19.11.09

Ah, o idealismo da juventude…


Também há gratas surpresas. Elas irrompem contra o entorpecimento dos dias cinzentos. Despontam por entre o céu plúmbeo que, de tão persistente, entristece. Afinal, as gerações mais novas não são apenas um bando de gente alienada, indiferente ao que a rodeia, a rondar os alvores da iliteracia. (Repare-se nesta acentuação – "mais novas" – que tem um significado que lá mais para a frente será desvendado). Há uns raios de luz que ensinam, primeiro, que o alçapão das generalizações pode ser uma cortante armadilha e, segundo, que há gente muito jovem que observa o mundo com atenção, lê muito e tem uma perspicácia que se julga ausente nas gerações mais novas.

É quando somos jovens que a força de viver borbulha com toda a intensidade. É quando somos jovens que o voluntarismo se distingue. É curioso: o voluntarismo costuma andar de mão dada com doses de robusto idealismo. Não digo que não haja idealistas entre gente mais velha. (Eu acho-me um idealista – ou diria, para ser mais rigoroso, alguém preso a certas utopias; isso explica que me recuse a admitir que já não faço parte das gerações jovens?) Só que é mais fácil encontrá-los entre pessoas mais jovens, que despertam todos os dias para a aprendizagem do mundo.

Deve ser doloroso o idealismo voluntarista que ferve nas suas veias. Quando os ouço a destruir de cima a baixo as coisas como elas são, o mundo como aparece diante dos seus olhos, o mundo que deploram na jactante hipocrisia que nele detectam, divido-me entre a condescendência e a angústia que compartilho com eles. A condescendência não é pose superior; nem sequer alvitre de quem já andou pelas margens desses idealismos (ou, porventura por recusa em admitir algum envelhecimento, nunca deles se ausentou) e tem consciência da imbatível espessura das coisas na sua forma real. Sem ponta de ironia, é de admiração que se trata. Admiro os mais novos por serem tão militantes dos idealismos que percorrem as entusiasmadas palavras que proferem.

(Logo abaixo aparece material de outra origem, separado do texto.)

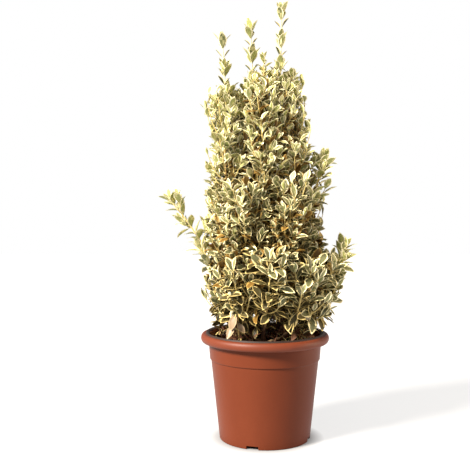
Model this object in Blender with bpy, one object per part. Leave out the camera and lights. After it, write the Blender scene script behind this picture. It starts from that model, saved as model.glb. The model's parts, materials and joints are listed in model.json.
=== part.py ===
# A Japanese spindle with gold-edged leaves: a leafy column of several stems in a round plastic pot.
# Metres, +Z up. The origin is the middle of the pot's underside, and the plant's front faces -Y.
import math
import random

import bmesh
import bpy
from mathutils import Matrix, Vector
from mathutils.bvhtree import BVHTree
from mathutils.geometry import intersect_point_line

# Clearance left between two solids that meet
GAP = 0.0004

# Pot
RIM_RADIUS = 0.160
RIM_HALF_HEIGHT = 0.0115
RIM_CENTRE_Z = 0.2555
RIM_INNER_RADIUS = 0.1445
COLLAR_TOP_RADIUS = 0.1405
COLLAR_FOOT_RADIUS = 0.1375
COLLAR_FOOT_Z = 0.200
COLLAR_STEP_RISE = 0.0015
BODY_TOP_RADIUS = 0.1345
BODY_FOOT_RADIUS = 0.1135
FOOT_CHAMFER = 0.0025
LIP_RADII = (0.1385, 0.1435)
LIP_DROPS = (0.0070, 0.0060)
WALL = 0.0025
GROOVE_INNER_RADIUS = 0.074
GROOVE_OUTER_RADIUS = 0.104
GROOVE_HEIGHT = 0.010
POT_SEGMENTS = 36
ROLL_ARC = (-75, 150)
ROLL_STEPS = 7
SHARP_ANGLE = 35
NOTCH_WIDTH = 0.030
NOTCH_HEIGHT = 0.009
NOTCH_AZIMUTHS = (-107.5, -17.5, 72.5, 162.5)
NOTCH_OVERCUT = 0.006
DRAIN_RADIUS = 0.0065
DRAIN_SIDES = 10

# Soil
SOIL_SEGMENTS = 22
SOIL_EDGE_Z = 0.219
SOIL_TOP_Z = 0.227
SOIL_FLAT_RADIUS = 0.075

# Limbs. A share is of the limb's own length or rise.
STEM_SIDES = 7
STEM_STEPS = 8
BOUGH_SIDES = 5
BOUGH_STEPS = 3
FLARE = 1.55
FLARE_SHARE = 0.035
STEM_BEND_SHARE = 0.45
BOUGH_RADII = (0.0029, 0.0021)
BOUGH_BEND_OUT = 0.85
BOUGH_BEND_UP = 0.30
BISECTIONS = 30

# Twigs and leaves. A leaf's shares are of its length, and its play is how much the dice may change it.
TWIG_SIDES = 4
MASS_STEM_RADII = (0.0028, 0.0019)
MASS_STEM_STEPS = 4
MASS_STEM_BEND_SHARE = 0.40
MASS_STEM_TURN = (30, 60)
TWIG_RADIUS = 0.0018
TWIG_ZONE = (0.06, 0.86)
TWIG_OUT = 0.74
TWIG_AHEAD = 0.55
TWIG_LENGTH_PLAY = (0.85, 1.1)
NEARLY_UPRIGHT = 0.05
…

Lá mais para a frente também vão perder o rasto à idade em que o sangue anda sempre fervente nas veias. Também vão notar um arrefecimento dos entusiasmos. À medida que forem notando a rigidez das coisas na sua forma actual. E sempre que lhes entrar pelos olhos a composição dos interesses que alimenta o conservadorismo triunfante. Vão ter tempo para perceber que as coisas são como são, invariavelmente diferentes da forma que corresponde aos desejos interiores. Serão das dores maiores que os esperam: de cada vez que se esboroar por dentro um fragmento de um dos idealismos em que vivem imersos, é a acalmia das coisas que os faz aceitar o mundo na forma tão diferente dos idealismos que fervilhavam na intensidade dos dias vividos em acelerado compasso.

Os idealismos esbarram na resignação que vinga. Pode ser um braço de ferro e estarem convencidos que o voluntarismo de quem esbanja as forças pródigas de quando se é novo há-de falar mais alto, derrotando a insidiosa pulsão de aceitar as coisas como são. Assim que o tempo vier na sua sedimentação, e que a acalmia das tempestades que dão fervença à vida irromper como a bonançosa atmosfera que toma o lugar da intempérie, dos idealismos sobram os despojos espalhados pelo chão, os idealismos todos desfeitos em cacos. À medida que a idade for crescendo, esvaem-se as forças para recolher os despojos só para recompor os ideais. Não há voluntarismo que resista: os despojos serão definitivo restolho que encerram a tumba dos idealismos na sua arqueológica forma.

Comentava com alguém ao meu lado como é admirável dar conta que os mais novos continuam empenhados em idealismos voluntaristas. Dizia que hão-de envelhecer e os idealismos acabam por arrefecer, até por serem negados. Ou por conveniência, ou por resignação, negados. Quando vinha na viagem de regresso, pensava nisto tudo. E interrogava-me se a teimosia de certos idealismos, que em mim continuam a dobrar os acenos à resignação, prova a recusa em envelhecer. Ou se insisto em idealismos porque tenho medo de envelhecer.